There are 7 employees (E) and 5 non-employees (NE). Four of them must be chosen to ride in a four-seat vehicle. How many seating arrangments are possible if at least two passengers must be non-employes and only an employee can be the driver.

This is what I did:

The car has 4 seats: Right top (RT), left top (LT), right bottom (RB), left bottom (LB) - from a high-view perspective.

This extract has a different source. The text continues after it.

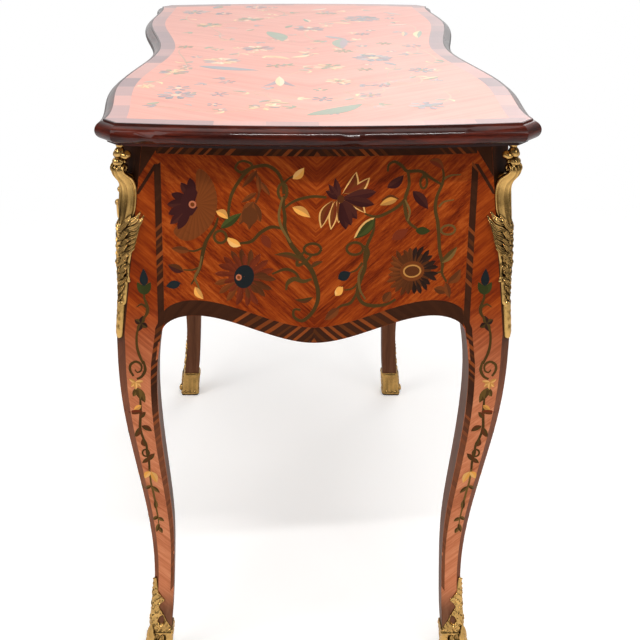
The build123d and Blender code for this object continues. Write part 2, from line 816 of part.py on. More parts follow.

Case 1: RT: Employee, LT: Non-Employee, RB: Employee, LB: Non-Employee.

Hence, 7*5*6*4 = 840

Case 2: RT: Employee, LT: Non-Employee, RB: Non-Employee, LB: Employee.

Hence, 7*5*4*6 = 840

Case 3: RT: Employee, LT: Employee, RB: Non-Employee, LB: Non-Employee.

Hence, 7*6*5*4 = 840

Case 4: RT: Employee, LT: Non-Employee, RB: Non-Employee, LB: Non-Employee.

Hence, 7*5*4*3 = 420

840 + 840 + 840 + 420 = 2940.

So there are 2940 seating arrangments. Is my logic wrong?

• ways of choosing $$1$$ employee an $$3$$ non-employees: $$\color{blue}{7\binom{5}{3}}$$
• ways of seating them: $$\color{blue}{3!}$$
• ways of choosing $$2$$ employee an $$2$$ non-employees: $$\color{green}{\binom{7}{2}\binom{5}{2}}$$
• ways of seating them:$$\color{green}{\underbrace{2}_{driver}\cdot 3!}$$
$$\color{blue}{7\binom{5}{3}}\cdot \color{blue}{3!} + \color{green}{\binom{7}{2}\binom{5}{2}}\cdot \color{green}{2\cdot 3!} = 2940$$